╔══

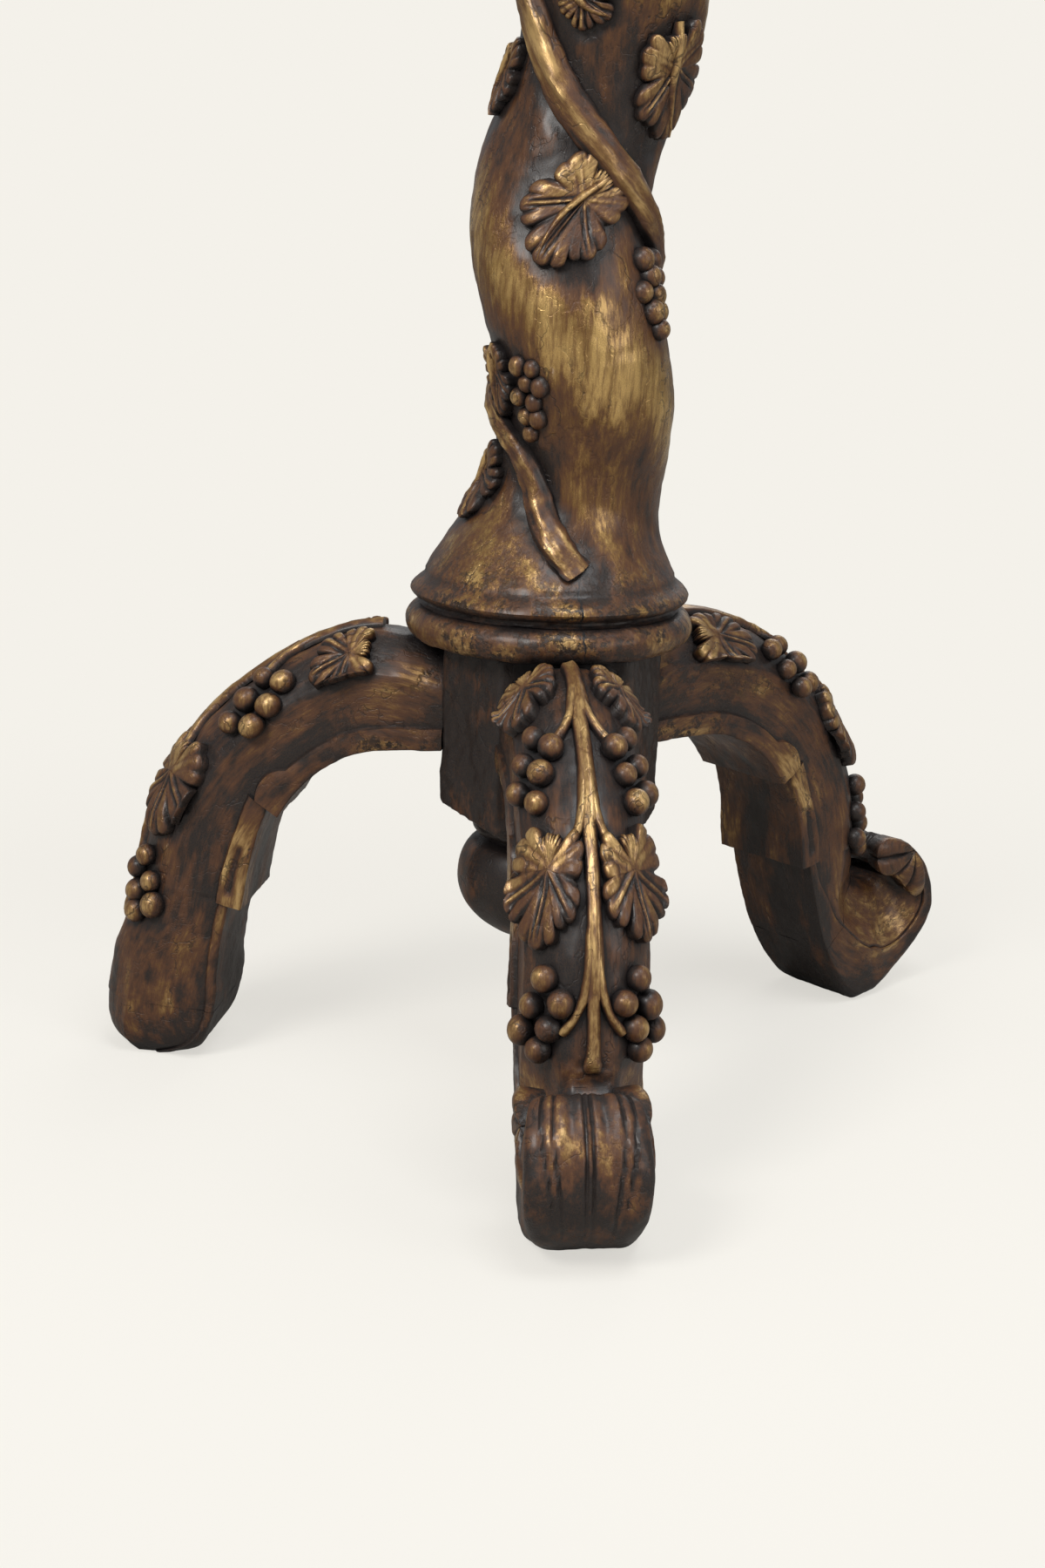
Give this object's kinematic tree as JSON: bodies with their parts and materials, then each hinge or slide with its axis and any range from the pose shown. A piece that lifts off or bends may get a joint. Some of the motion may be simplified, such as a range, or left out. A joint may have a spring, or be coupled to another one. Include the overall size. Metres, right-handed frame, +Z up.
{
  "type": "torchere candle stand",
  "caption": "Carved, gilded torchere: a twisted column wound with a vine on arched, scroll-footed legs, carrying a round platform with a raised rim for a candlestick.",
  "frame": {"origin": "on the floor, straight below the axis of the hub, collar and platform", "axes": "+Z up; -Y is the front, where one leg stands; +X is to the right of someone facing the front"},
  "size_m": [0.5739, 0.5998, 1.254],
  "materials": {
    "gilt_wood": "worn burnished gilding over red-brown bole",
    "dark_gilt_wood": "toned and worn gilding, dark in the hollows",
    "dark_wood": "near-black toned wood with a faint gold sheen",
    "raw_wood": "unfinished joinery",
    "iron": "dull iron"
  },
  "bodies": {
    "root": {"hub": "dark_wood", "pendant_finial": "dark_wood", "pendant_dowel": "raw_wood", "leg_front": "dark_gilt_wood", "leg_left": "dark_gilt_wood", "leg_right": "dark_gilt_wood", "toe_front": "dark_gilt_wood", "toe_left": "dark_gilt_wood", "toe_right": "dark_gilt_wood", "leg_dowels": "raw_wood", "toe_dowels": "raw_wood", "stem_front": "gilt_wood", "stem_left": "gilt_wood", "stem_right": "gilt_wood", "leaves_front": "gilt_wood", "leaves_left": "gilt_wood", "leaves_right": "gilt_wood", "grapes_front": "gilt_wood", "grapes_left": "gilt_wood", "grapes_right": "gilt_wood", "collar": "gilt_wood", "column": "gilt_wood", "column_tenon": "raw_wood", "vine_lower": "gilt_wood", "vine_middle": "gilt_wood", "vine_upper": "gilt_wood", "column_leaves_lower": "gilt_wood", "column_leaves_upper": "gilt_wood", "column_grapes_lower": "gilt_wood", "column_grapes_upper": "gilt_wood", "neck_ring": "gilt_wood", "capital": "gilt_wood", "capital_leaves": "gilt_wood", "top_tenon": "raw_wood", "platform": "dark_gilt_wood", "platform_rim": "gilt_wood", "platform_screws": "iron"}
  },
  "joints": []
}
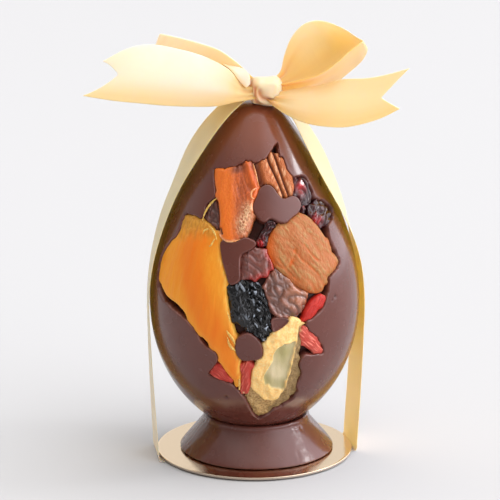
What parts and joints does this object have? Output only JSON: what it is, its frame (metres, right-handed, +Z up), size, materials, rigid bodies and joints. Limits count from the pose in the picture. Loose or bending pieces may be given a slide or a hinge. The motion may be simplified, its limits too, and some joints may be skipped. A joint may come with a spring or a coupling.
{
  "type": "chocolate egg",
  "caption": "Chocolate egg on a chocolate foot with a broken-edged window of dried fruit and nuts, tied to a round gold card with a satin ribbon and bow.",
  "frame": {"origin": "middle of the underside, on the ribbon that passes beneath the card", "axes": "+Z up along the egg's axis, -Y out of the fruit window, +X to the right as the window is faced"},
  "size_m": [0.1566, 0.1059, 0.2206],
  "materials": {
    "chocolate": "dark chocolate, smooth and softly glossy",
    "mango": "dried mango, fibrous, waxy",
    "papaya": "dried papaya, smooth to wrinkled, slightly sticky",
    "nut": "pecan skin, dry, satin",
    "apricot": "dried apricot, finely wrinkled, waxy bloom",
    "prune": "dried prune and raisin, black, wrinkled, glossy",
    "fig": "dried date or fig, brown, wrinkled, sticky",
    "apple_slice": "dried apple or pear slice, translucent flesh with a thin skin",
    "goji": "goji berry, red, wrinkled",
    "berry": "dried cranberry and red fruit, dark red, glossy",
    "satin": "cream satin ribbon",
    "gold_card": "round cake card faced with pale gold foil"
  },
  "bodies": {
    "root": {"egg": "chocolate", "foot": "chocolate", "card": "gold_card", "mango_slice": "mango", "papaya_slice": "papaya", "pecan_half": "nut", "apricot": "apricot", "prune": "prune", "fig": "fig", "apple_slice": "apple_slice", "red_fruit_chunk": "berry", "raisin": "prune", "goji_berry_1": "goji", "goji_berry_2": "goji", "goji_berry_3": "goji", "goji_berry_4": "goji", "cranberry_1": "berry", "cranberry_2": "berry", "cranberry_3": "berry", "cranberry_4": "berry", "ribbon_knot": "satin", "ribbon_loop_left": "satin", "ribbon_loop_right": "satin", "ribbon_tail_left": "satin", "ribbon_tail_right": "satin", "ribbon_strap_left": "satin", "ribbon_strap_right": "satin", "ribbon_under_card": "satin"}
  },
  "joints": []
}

╚══

▶ _BRIEF_
Every entry should be printed again exactly as written.

▶ _RESPONSE TO THE EXERCISE_
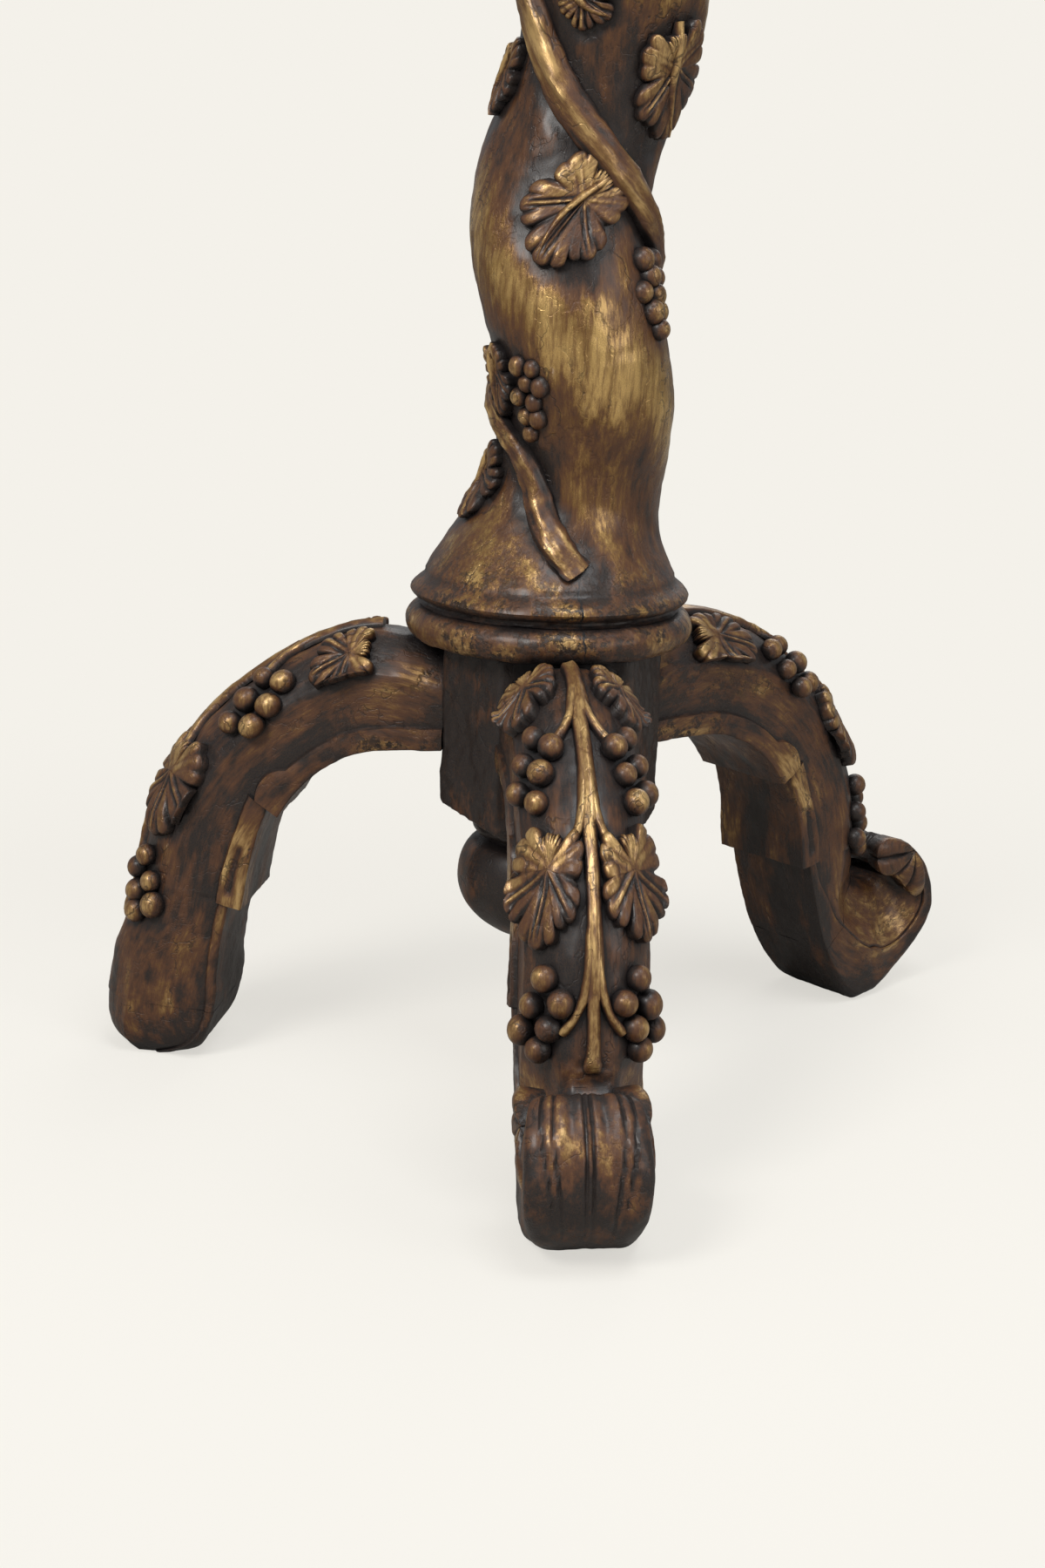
Give this object's kinematic tree as JSON: bodies with their parts and materials, then each hinge or slide with its axis and any range from the pose shown. A piece that lifts off or bends may get a joint. Some of the motion may be simplified, such as a range, or left out. A joint may have a spring, or be coupled to another one. Include the overall size. Metres, right-handed frame, +Z up.
{
  "type": "torchere candle stand",
  "caption": "Carved, gilded torchere: a twisted column wound with a vine on arched, scroll-footed legs, carrying a round platform with a raised rim for a candlestick.",
  "frame": {"origin": "on the floor, straight below the axis of the hub, collar and platform", "axes": "+Z up; -Y is the front, where one leg stands; +X is to the right of someone facing the front"},
  "size_m": [0.5739, 0.5998, 1.254],
  "materials": {
    "gilt_wood": "worn burnished gilding over red-brown bole",
    "dark_gilt_wood": "toned and worn gilding, dark in the hollows",
    "dark_wood": "near-black toned wood with a faint gold sheen",
    "raw_wood": "unfinished joinery",
    "iron": "dull iron"
  },
  "bodies": {
    "root": {"hub": "dark_wood", "pendant_finial": "dark_wood", "pendant_dowel": "raw_wood", "leg_front": "dark_gilt_wood", "leg_left": "dark_gilt_wood", "leg_right": "dark_gilt_wood", "toe_front": "dark_gilt_wood", "toe_left": "dark_gilt_wood", "toe_right": "dark_gilt_wood", "leg_dowels": "raw_wood", "toe_dowels": "raw_wood", "stem_front": "gilt_wood", "stem_left": "gilt_wood", "stem_right": "gilt_wood", "leaves_front": "gilt_wood", "leaves_left": "gilt_wood", "leaves_right": "gilt_wood", "grapes_front": "gilt_wood", "grapes_left": "gilt_wood", "grapes_right": "gilt_wood", "collar": "gilt_wood", "column": "gilt_wood", "column_tenon": "raw_wood", "vine_lower": "gilt_wood", "vine_middle": "gilt_wood", "vine_upper": "gilt_wood", "column_leaves_lower": "gilt_wood", "column_leaves_upper": "gilt_wood", "column_grapes_lower": "gilt_wood", "column_grapes_upper": "gilt_wood", "neck_ring": "gilt_wood", "capital": "gilt_wood", "capital_leaves": "gilt_wood", "top_tenon": "raw_wood", "platform": "dark_gilt_wood", "platform_rim": "gilt_wood", "platform_screws": "iron"}
  },
  "joints": []
}
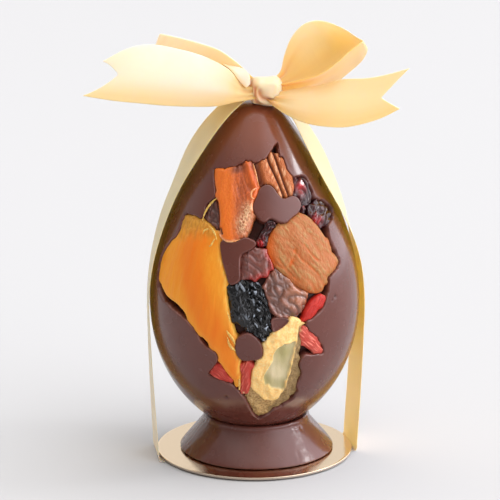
What parts and joints does this object have? Output only JSON: what it is, its frame (metres, right-handed, +Z up), size, materials, rigid bodies and joints. Limits count from the pose in the picture. Loose or bending pieces may be given a slide or a hinge. The motion may be simplified, its limits too, and some joints may be skipped. A joint may come with a spring or a coupling.
{
  "type": "chocolate egg",
  "caption": "Chocolate egg on a chocolate foot with a broken-edged window of dried fruit and nuts, tied to a round gold card with a satin ribbon and bow.",
  "frame": {"origin": "middle of the underside, on the ribbon that passes beneath the card", "axes": "+Z up along the egg's axis, -Y out of the fruit window, +X to the right as the window is faced"},
  "size_m": [0.1566, 0.1059, 0.2206],
  "materials": {
    "chocolate": "dark chocolate, smooth and softly glossy",
    "mango": "dried mango, fibrous, waxy",
    "papaya": "dried papaya, smooth to wrinkled, slightly sticky",
    "nut": "pecan skin, dry, satin",
    "apricot": "dried apricot, finely wrinkled, waxy bloom",
    "prune": "dried prune and raisin, black, wrinkled, glossy",
    "fig": "dried date or fig, brown, wrinkled, sticky",
    "apple_slice": "dried apple or pear slice, translucent flesh with a thin skin",
    "goji": "goji berry, red, wrinkled",
    "berry": "dried cranberry and red fruit, dark red, glossy",
    "satin": "cream satin ribbon",
    "gold_card": "round cake card faced with pale gold foil"
  },
  "bodies": {
    "root": {"egg": "chocolate", "foot": "chocolate", "card": "gold_card", "mango_slice": "mango", "papaya_slice": "papaya", "pecan_half": "nut", "apricot": "apricot", "prune": "prune", "fig": "fig", "apple_slice": "apple_slice", "red_fruit_chunk": "berry", "raisin": "prune", "goji_berry_1": "goji", "goji_berry_2": "goji", "goji_berry_3": "goji", "goji_berry_4": "goji", "cranberry_1": "berry", "cranberry_2": "berry", "cranberry_3": "berry", "cranberry_4": "berry", "ribbon_knot": "satin", "ribbon_loop_left": "satin", "ribbon_loop_right": "satin", "ribbon_tail_left": "satin", "ribbon_tail_right": "satin", "ribbon_strap_left": "satin", "ribbon_strap_right": "satin", "ribbon_under_card": "satin"}
  },
  "joints": []
}